Highly pertinent is the publication date: 1987, two years before the Berlin Wall came down, and when the majority of churches, museums, historical records, people consulted were in East Germany. On this point alone, I think it’s important to see this work within that historical context. When I was reading The Image of the Black, and comparing there to what I saw in Wrocław, Kraków, Budapest, Prague, I noticed a marked lack of works from the former Eastern Bloc.
Along with that, some of the language choices sound awkward and dated, like the use of words such as Mohr/Moor, Neger/Negro (that’s German/English), though equally and contextually in certain cases they might be the most accurate choice, for example referencing historical documents. Making broad generalisations here, I find German language lags by comparison to English on diction and semantics when it comes to issues of representation, equality, language reclamation, which is often in contrast to the tendency of the language to be intellectual and precise on these same issues. I started writing this paragraph thinking I could make a fairly simple, easy to understand summary of word choice, but turns out I can’t. An addendum here after finishing reading it: I rewrote some of this as I thought maybe I came across a little flippant when in fact I’d written multiple paragraphs trying to get to what was bothering me here. I think it comes down to context — which is often a subject I return to when discussing museums. My discomfort with the language is a question of how would the word choice have sounded thirty years ago; would it have read as awkward or old-fashioned then, in the context of an art-historical work. in museums, in broader society? And that language changes, not over the course of a millenium, but in decades or years.

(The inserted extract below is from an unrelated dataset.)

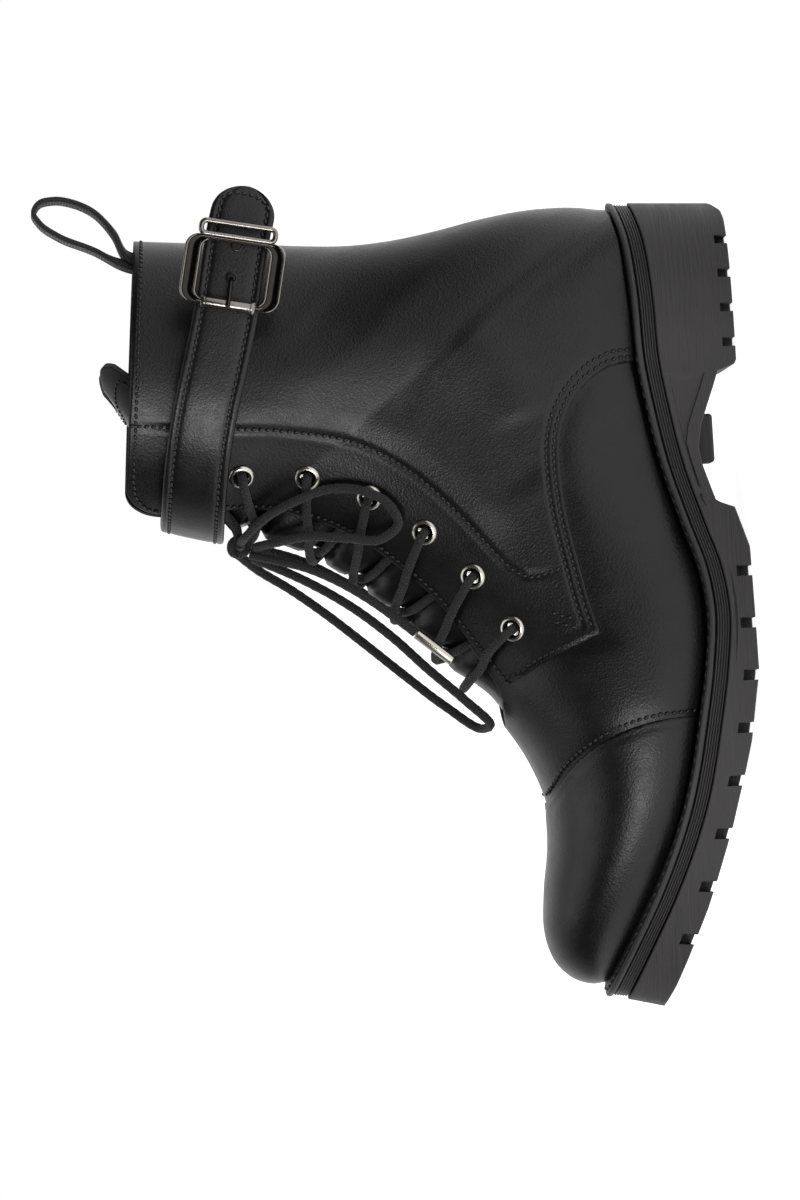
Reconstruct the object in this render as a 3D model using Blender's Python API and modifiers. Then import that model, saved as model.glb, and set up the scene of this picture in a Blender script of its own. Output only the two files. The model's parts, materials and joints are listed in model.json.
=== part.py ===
"""Lace-up ankle work boot with strap and buckle, left foot, standing empty on its sole.

Lengths below are millimetres and are turned into metres as a mesh is made.
A point of the boot is written as (forward, side, height): forward runs from the back of the
heel towards the toe, side is plus on the outer (lateral) side, height is above the floor.
The toe points along -Y, the lateral side is +X.
"""
import math

import bmesh
import bpy
import numpy as np
from mathutils import Matrix, Vector

# ---- Driving sizes -------------------------------------------------------------------
MM = 0.001
FORWARD_MIDDLE = 134.1      # forward value that stands at Y = 0
SIDE_MIDDLE = 2.2           # side value that stands at X = 0
GAP = 0.3                   # clearance between pieces that touch
WALL = 2.2                  # leather and lining of the upper
FACING_STEPS = 7            # eyelets on each side

# ---- Sole ----------------------------------------------------------------------------
SOLE_TOE = 284.0
LATERAL_EDGE = [            # forward, half width of the sole to the lateral side
    (0, 0), (1.2, 9), (5, 18.5), (13, 29), (24, 36), (40, 39.2), (60, 39), (80, 39.6),
    (95, 41.4), (110, 44.6), (130, 49), (150, 52.2), (168, 53.2), (186, 52.6), (205, 50.4),
    (222, 46.8), (238, 42), (253, 35.4), (267, 26.6), (277, 16.8), (282.4, 8), (284, 0)]
MEDIAL_EDGE = [             # forward, half width of the sole to the medial side
    (0, 0), (1.2, 9), (5, 18.5), (13, 29), (24, 35.6), (40, 38), (60, 36.6), (80, 35),
    (95, 35.4), (110, 37.8), (130, 42.6), (150, 47.2), (168, 50.2), (186, 51.4), (205, 50.6),
    (222, 48), (238, 43.8), (253, 37.8), (267, 29.8), (277, 20.4), (282.4, 11), (284, 0)]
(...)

Beyond the introduction and a bit of the first chapter, The Black St. Maurice of Magdeburg and its Historical Background I haven’t read much; enough anyway to say this is one of the clearest and most succinct summaries to the history of black representation in European mediæval art, in Christianity, in the 13th century shift which led to that sculpture of Saint Maurice in Magdeburg (and its accompanying Saint Katharina), to Wolfram von Eschenbach’s Parzifal written between 1200 and 1215, the preceding images of the Queen of Sheba in the early 12th century, the subsequent representation in the Adoration of the Magi, and the loss of Saint Mauritius from the canon of Saints — despite still having his day on September 22nd.
I’ve read enough back and forth to know the idea of Saint Maurice and his Thebian Legion being martyred in Switzerland in the 3rd century is a contested one, even before the idea he was black. Suckale-Redlefsen does a good synopsis of this and if we’re going to be all ‘balance of evidence’ and ‘objective’ about it, then Saint Maurice as at least North African (if not North-East African, given the proximity of Thebes to Sudan along the Nile route, or east to the Red Sea) is a reasonable conclusion to make. And she documents the presence of Africans in the courts of Frederick II in Mainz in the 13th century, so it’s not as though Saint Maurice in Magdeburg came from nowhere.
There’s a lot of excellent images of works from across central Europe, plus a small selection of colour plates, of which I’ve personally gawked at two, and which naturally get me all excited about what strange little towns in this part of Germany I can bolt to for more. The second half of the work is a catalogue, arranged approximately chronologically, so it starts with that sculpture in Dom zu Magdeburg. This section is all in German, though if anyone had gone so far as to buy this, running the text through Google Translate scrubs up fine. It’s also — I want to say lavishly illustrated, black and white photographs on most pages, sometimes three or four even.
Suckale-Redlefsen I haven’t found out much of, presuming she’s around the same generation as Caroline Walker Bynum, though Bynum is a superior writer (fully partisan here), and I believe is based in Berlin. One of the few (and incomplete thanks to academic journal paywalls) reviews I’ve come across calls this a “less than satisfactory treatment” compared to Jean Devisse’s work in The Image of the Black, which is a not invalid criticism. But let’s remember The Image of the Black costs at a minimum 50,-€ if you were lucky like me and my favourite bookseller happened to snag a complete unopened set, and more usually Volume II, Part 1 sells for around US$100 or 90,-€. So honestly, who can afford that? And Suckale-Redlefsen’s The Black Saint Maurice? Amazon UK has it for £16. Even me as a poor student could scrape that up if I really had to, and for the price it’s worth far more than that. If this kind of thing’s your gear — and it’s totally mine — irrespective of its shortcomings it’s worth it.